Mile PR: 4:01.13 (2018 Iowa State Classic)

He’s run 4:01 twice, including in a close runner-up finish a year ago at Iowa State to Ole Miss' Suliman.

Joseph Murphy, SR, Indiana

Mile PR: 4:01.64 (2018 Iowa State Classic)

Murphy ran 3:42 in the 1500m last spring, and he’ll get another crack at the 300m Iowa State indoor oval after coming close with a 4:01 mile there in 2018.

Joe Klecker, JR, Colorado

Mile PR: 4:01.72 (2017 Colorado Open)

The fact that Klecker’s 4:01 PR was run at 5,300 feet (3:55 converted) tells you all you need to know about his sub-4:00 potential. He’ll probably focus on the 3k and 5k, however, so his chances may be limited.

Aidan Tooker, JR, Syracuse

Mile PR: 4:02.11 (2017 John Thomas Terrier Invitational)

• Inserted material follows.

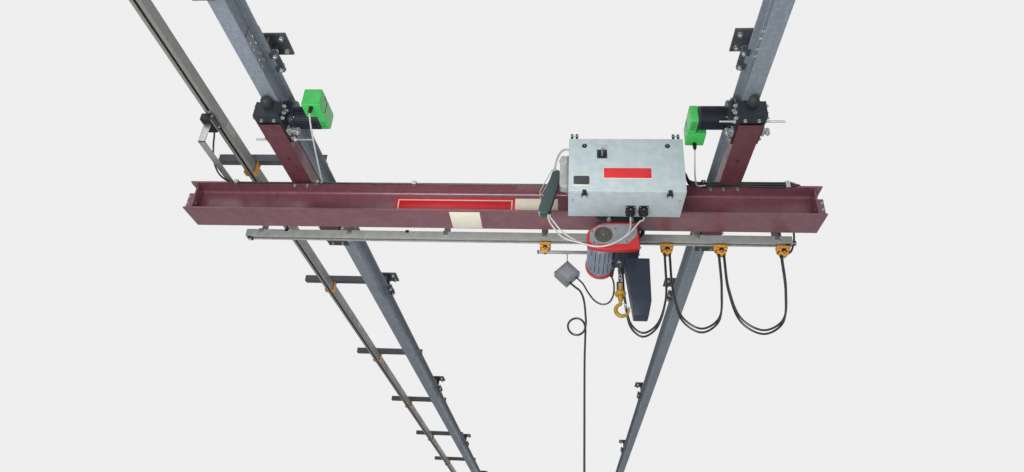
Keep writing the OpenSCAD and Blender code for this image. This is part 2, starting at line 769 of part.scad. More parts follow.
// Front cover, seen from the near side: slanted at its top left and low right corners
module cover_outline() {
    polygon([[hoist_x - hoist_r - 4, hoist_z - 10], [hoist_x - hoist_r + 4, hoist_z + 32],
        [hoist_x - 22, hoist_z + hoist_r - 2], [hoist_x + 24, hoist_z + hoist_r + 2],
        [case_x1 - 17, hoist_z + hoist_r + 2], [case_x1 - 6, hoist_z - hoist_r + 16],
        [case_x1 - 32, hoist_z - hoist_r + 2], [hoist_x - 20, hoist_z - hoist_r],
        [hoist_x - 60, hoist_z - hoist_r + 12], [hoist_x - hoist_r - 4, hoist_z - hoist_r + 32]]);
}

module hoist_front_cover() {
    color("red") along_y(-hoist_front, -hoist_front + 36) cover_outline();
}

module hoist_rear_cover() {
    color("red") translate([hoist_x, 0, hoist_z]) rod_y(hoist_r + 2, hoist_back - 26, hoist_back);
}

// Chain container: slanted at its foot, its left wall leaning in
module container_body(inset) {
    foot = container_h - inset;
    depth = 120 - 2 * inset;
    translate([0, inset, 0]) intersection() {
        along_x(inset, 140 - inset) polygon([[0, 0], [0, 70 - foot], [22, -foot], [depth - 22, -foot],
            [depth, 70 - foot], [depth, 0]]);
        along_y(0, depth) polygon([[inset, inset], [44 + inset, 70 - foot], [58 + inset, -foot],
            [114 - inset, -foot], [134 - inset, 70 - foot], [134 - inset, inset]]);
    }
}

module chain_container() {
    color("black") translate([trolley_x + 26, -50, case_low - rolling]) difference() {
        container_body(0);
        translate([0, 0, -3]) container_body(3);
    }
}

module tow_arm() {
    face_y = trolley_cheek_y + trolley_t;
    color("silver") {
        translate([pendant_x - 40, c_rail_y - 8, tow_z - 8]) cube([355, 16, 16]);
        translate([pendant_x + 299, face_y, tow_z - 8]) cube([16, c_rail_y - face_y + 8, 16]);
        translate([pendant_x + 299, face_y, tow_z - 8]) cube([56, 6, 88]);
        translate([pendant_x, c_rail_y, c_rail_z]) cable_carrier(44);
    }
}

module pendant_junction() {
    color("gray") translate(junction) rotate([0, 45, 0]) translate([-52, -30, -55])
        cube([104, 60, 110]);
    color("silver") translate([337, c_rail_y, tow_z - 8 - 72]) cylinder(r = 3, h = 72);
}

module pendant_station() {
    color("gold") translate([440, c_rail_y, -2560]) {
        translate([-35, -30, -230]) cube([70, 60, 200]);
        translate([0, 0, -31]) cylinder(r1 = 20, r2 = 9, h = 31);
    }
}

// One link of the chain, standing in the XZ plane, its middle at the origin
module chain_link() {
    straight = link_pitch + chain_d - 2 * chain_bend;
    for (m = [0, 1]) mirror([m, 0, 0]) translate([chain_bend, 0, -straight / 2])
        cylinder(d = chain_d, h = straight, $fn = 20);
    for (m = [0, 1]) mirror([0, 0, m]) translate([0, 0, straight / 2]) rotate([90, 0, 0])
        rotate_extrude(angle = 180) translate([chain_bend, 0]) circle(d = chain_d, $fn = 20);
}

module load_chain() {
    color("silver")
    for (i = [0 : link_count - 1])
        translate([trolley_x, 0, block_z + 6 + i * link_pitch]) rotate([0, 0, i % 2 == 0 ? 45 : 135])
            chain_link();
}

module hook_block() {
    color("gold") translate([trolley_x, 0, block_z]) {
        difference() {
            translate([-19, -17, -56]) cube([38, 34, 56]);
            translate([0, 0, -14]) cylinder(r = chain_bore, h = 15);
        }
        translate([0, 0, -80]) cylinder(r = 30, h = 24 + EPS);
    }
}

// Forged hook: collar, neck and a bowl that is open on its right
module hook() {
    wire = 10;
    bowl_r = 34;
    neck = 50;
    turn = 12;
    color("gold") translate([trolley_x, 0, block_z - 80 - rolling]) {
        translate([0, 0, -26]) cylinder(r = 15, h = 26);
        translate([0, 0, -neck - 4]) cylinder(r = wire + 1.5, h = neck + 4);
        translate([bowl_r * sin(turn), 0, -neck - bowl_r * cos(turn)]) rotate([90, 0, 0]) {
            rotate([0, 0, 90 + turn]) rotate_extrude(angle = 250) translate([bowl_r, 0])
                circle(r = wire);
            rotate([0, 0, 340 + turn - 360]) translate([bowl_r, 0, 0]) rotate([-90, 0, 0])
                cylinder(r1 = wire + 1, r2 = wire - 5, h = 14);
        }
    }
}

// Two cables side by side, the far one hanging a little deeper
module festoon_cables(route) {
    m = len(route) - 1;
    color("black") {
        cord([for (p = route) p - [0, festoon_gap, 0]], festoon_d, [0, 1, 0]);
        cord([for (i = [0 : m]) route[i] + [0, festoon_gap, -16 * sin(180 * i / m)]],
            festoon_d, [0, 1, 0]);
    }
}

module pendant_cable() {
    color("black") {
        cord(pendant_run, pendant_d, [0, 1, 0]);
        translate([394, c_rail_y + pendant_d + 0.1, -571]) rotate([90, 0, 0])
            rotate_extrude() translate([50, 0]) circle(d = pendant_d);
    }
}

module drive_leads() {
    color("gray") {
        cord(drive_lead_right, 9, [1, 0, 0]);
        cord(drive_lead_left, 9, [1, 0, 0]);
    }
}

module cabinet_leads() {
    color("gray") {
        cord(cabinet_lead, 9, [0, 1, 0]);
        cord(cabinet_lead_far, 9, [0, 1, 0]);
    }
}

module girder_leads() {
    color("black") {
        cord(girder_lead, 12, [0, 0.2, 1]);
        cord(collector_lead, 10, [0, 0.2, 1]);
    }
}

module pendant_feed_lead() {
    color("black") cord(pendant_feed, 10, [0, 1, 0]);
}

placed() track(-1);  // track_left
placed() track(1);  // track_right
placed() track_hangers(-1);  // track_hangers_left
placed() track_hangers(1);  // track_hangers_right
placed() track_stops();
placed() conductor_rail();
placed() conductor_arms();
placed() girder();
placed() carriage(-1);  // carriage_left
placed() carriage(1);  // carriage_right
placed() carriage_cheeks();
placed() carriage_buffers();
placed() gauge_rods();
placed() clamp_castings();
placed() drive(-1);  // drive_left
placed() drive(1);  // drive_right
placed() drive_cover(-1);  // drive_hood_left
placed() drive_cover(1);  // drive_hood_right
placed() cabinet_shell();
placed() cabinet_brackets();
placed() cabinet_plugs();
placed() festoon_rail();
placed() festoon_brackets();
placed() festoon_anchor();
placed() cable_clips();
placed() collector();
placed() cabinet_door();
placed() main_switch();
placed() runway_wheels(-axle_y);  // near_wheels
placed() runway_wheels(axle_y);  // far_wheels
placed() trolley_frame();
placed() hoist_motor();
placed() hoist_gear_case();
placed() hoist_front_cover();
placed() hoist_rear_cover();
placed() chain_container();
placed() tow_arm();
placed() pendant_junction();
placed() trolley_wheels(-1);  // trolley_wheels_left
placed() trolley_wheels(1);  // trolley_wheels_right
placed() load_chain();
placed() hook_block();
placed() hook();
placed() festoon_trolley(0);  // festoon_trolley_1
placed() festoon_trolley(1);  // festoon_trolley_2
placed() festoon_cables(loop_1);  // festoon_loop_1
placed() festoon_cables(loop_2);  // festoon_loop_2
placed() festoon_cables(loop_3);  // festoon_loop_3
placed() pendant_cable();
placed() pendant_station();
placed() pendant_feed_lead();  // pendant_lead
placed() drive_leads();
placed() cabinet_leads();
placed() girder_leads();
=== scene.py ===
"""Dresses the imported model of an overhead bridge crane: meshes, cables, finishes, camera and light.

Sizes in the classes are millimetres in the bridge's own frame, as in the part's source: X from mid
span towards the right beam, Y from the girder's web away from the camera, Z from the girder's
underside. Form.build() and at() turn them into the row's metres.
"""

import logging
import math
from contextlib import contextmanager
from dataclasses import dataclass
from enum import Enum
from itertools import product
from typing import Callable, Iterator, Sequence

import bmesh
import bpy
from mathutils import Matrix, Vector


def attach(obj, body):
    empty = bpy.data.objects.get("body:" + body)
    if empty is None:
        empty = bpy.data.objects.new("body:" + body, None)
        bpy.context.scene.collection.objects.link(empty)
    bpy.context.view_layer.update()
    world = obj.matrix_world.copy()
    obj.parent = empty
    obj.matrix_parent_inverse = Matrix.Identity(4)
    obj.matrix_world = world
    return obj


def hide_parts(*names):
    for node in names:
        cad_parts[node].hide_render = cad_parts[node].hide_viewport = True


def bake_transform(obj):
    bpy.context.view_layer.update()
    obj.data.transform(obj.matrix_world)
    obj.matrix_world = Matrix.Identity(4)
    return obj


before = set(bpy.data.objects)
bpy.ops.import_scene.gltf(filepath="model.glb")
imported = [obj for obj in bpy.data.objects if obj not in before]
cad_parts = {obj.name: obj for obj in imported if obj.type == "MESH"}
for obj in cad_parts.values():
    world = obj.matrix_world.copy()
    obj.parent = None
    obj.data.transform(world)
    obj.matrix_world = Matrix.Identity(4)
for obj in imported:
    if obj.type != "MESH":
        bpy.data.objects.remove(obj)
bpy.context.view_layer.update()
LOG = logging.getLogger("crane")
Point = Sequence[float]
METRE = 1000
CORNERS = tuple(product((-1, 1), (-1, 1)))
BRIDGE_AT = (1.25, 0.82, -0.6)
BOX_FACES = ((0, 1, 3, 2), (4, 6, 7, 5), (0, 4, 5, 1), (2, 3, 7, 6), (0, 2, 6, 4), (1, 5, 7, 3))


def at(x: float, y: float, z: float) -> Vector:
    """Turns a place in the bridge's frame into the row's frame.

    Args:
        x: Millimetres from mid span.
        y: Millimetres from the girder's web.
        z: Millimetres from the girder's underside.

    Returns:
        The place in the row frame, in metres.
    """
    return Vector((x / METRE + BRIDGE_AT[0], y / METRE + BRIDGE_AT[1], z / METRE + BRIDGE_AT[2]))


def shade(red: int, green: int, blue: int) -> tuple[float, float, float, float]:
    """Turns a screen colour of 0 to 255 into the linear colour that a shader takes.

    Args:
        red: Red.
        green: Green.
        blue: Blue.

    Returns:
        Linear red, green, blue and an alpha of one.
    """
    linear = [c / 3294.6 if c <= 10 else ((c / 255 + 0.055) / 1.055) ** 2.4 for c in (red, green, blue)]
    return (linear[0], linear[1], linear[2], 1.0)


def cosine(degrees: float) -> float:
    """Gives the cosine of an angle in degrees."""
    return math.cos(math.radians(degrees))


def sine(degrees: float) -> float:
    """Gives the sine of an angle in degrees."""
    return math.sin(math.radians(degrees))


class Axis(Enum):
    """Direction that a turned or pushed shape runs along."""

    X = 0
    Y = 1
    Z = 2


class Pattern(Enum):
    """How a finish breaks up over a surface."""

    SPRAYED = "sprayed paint"
    ROLLED = "rolled or drawn metal"
    SPANGLED = "zinc spangle"
    CAST = "cast surface"
    MOULDED = "moulded plastic"
    JACKET = "cable jacket"


@dataclass(frozen=True)
class Finish:
    """One surface finish, its colours as screen colours of 0 to 255."""

    name: str
    colour: tuple[int, int, int]
    # Edge colour: worn paint on most finishes, a painted highlight on the chain container.
    worn_and_lit_edge: tuple[int, int, int]
    pattern: Pattern = Pattern.SPRAYED
    dust: tuple[int, int, int] = (150, 143, 132)
    roughness: float = 0.45
    metallic: float = 0.0
    coat: float = 0.0
    patch_size: float = 6.0
    patches: float = 0.35
    # How much of the edge colour the edges take; on the chain container that is a painted highlight.
    edge_wear_and_highlight: float = 0.35
    dusting: float = 0.35
    grain_size: float = 900.0
    grain: float = 0.12
    edge: float = 0.0015
    specular: float = 0.5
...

Tooker has run 4:02 in back-to-back years at BU, but I would expect the 8:30 steepler to be in sub-4:00 shape this season after his huge outdoor campaign.

Yared Nuguse, SO, Notre Dame

Mile PR: 4:02.44 (2018 Meyo Invitational)

The freshman’s 3:56 anchor split in the 2018 NCAA DMR was a huge head-turner, and it shows that he has star potential. Sub-4:00 is coming soon for Nuguse.

Noah Affolder, SO, Syracuse

Mile PR: 4:02.46 (2018 John Thomas Terrier Invitational)

Affolder beat his teammate Tooker in the mile in their lone matchup in the distance a year ago, so it’s fair to pick him as well.

Luis Grijalva, FR, Northern Arizona

Mile PR: 4:02.64 (2017 Tracktown Summer Series)

Grijalva’s 3:41 1500m from last spring makes him a prime sub-4:00 candidate in 2019, but like his teammate Hasty, his sea-level opportunities will be few indoors.

Diego Zarate, JR, Virginia Tech

Mile PR: 4:02.72 (2017 ACC Championships)

Zarate’s 4:03 on the 200m flat-track in Winston-Salem last year converts to a 4:00, and he also made the 1500m final at NCAA outdoor.

Cameron Griffith, JR, Arkansas 

Mile PR: 4:03.11 (2018 Michigan Simmons-Harvey Quad)

Griffith was an All-American in the indoor 3k and the outdoor 1500m in 2018.

Eduardo Herrera, JR, Colorado

Mile PR: 4:04.43 (2018 MPSF Championships)

Herrera’s 3:43 1500m proves he’s knocking on the door. Even though CU milers don’t typically have to chase fast sea-level times since they can get their qualifiers done in Boulder, I would still expect Herrera to jump in at least one fast mile at Washington this season.

Daniel Michalski, SR, Indiana

Mile PR: 4:04.66 (2018 Akron College Invitational)

I’m taking a flyer on this one as he’s only run 4:04, but former D2 star turned Indiana graduate student Daniel Michalski looks primed for a big year as he takes the giant step up to the Big Ten. Michalski’s 8:44 steeple best shows he’s elite.

Justine Kiprotich, SR, Michigan State

Mile PR: 4:06.57 (2016 SPIRE DI Invitational)

It’s a crime that Kiprotich’s mile PR is only 4:06 considering that he’s a two-time All-American in the 1500m. His 3:42 1500m suggests that the senior is ready to go, but Kiprotich needs to find the right race. He’s never been in a mile race where anyone has broken 4:00.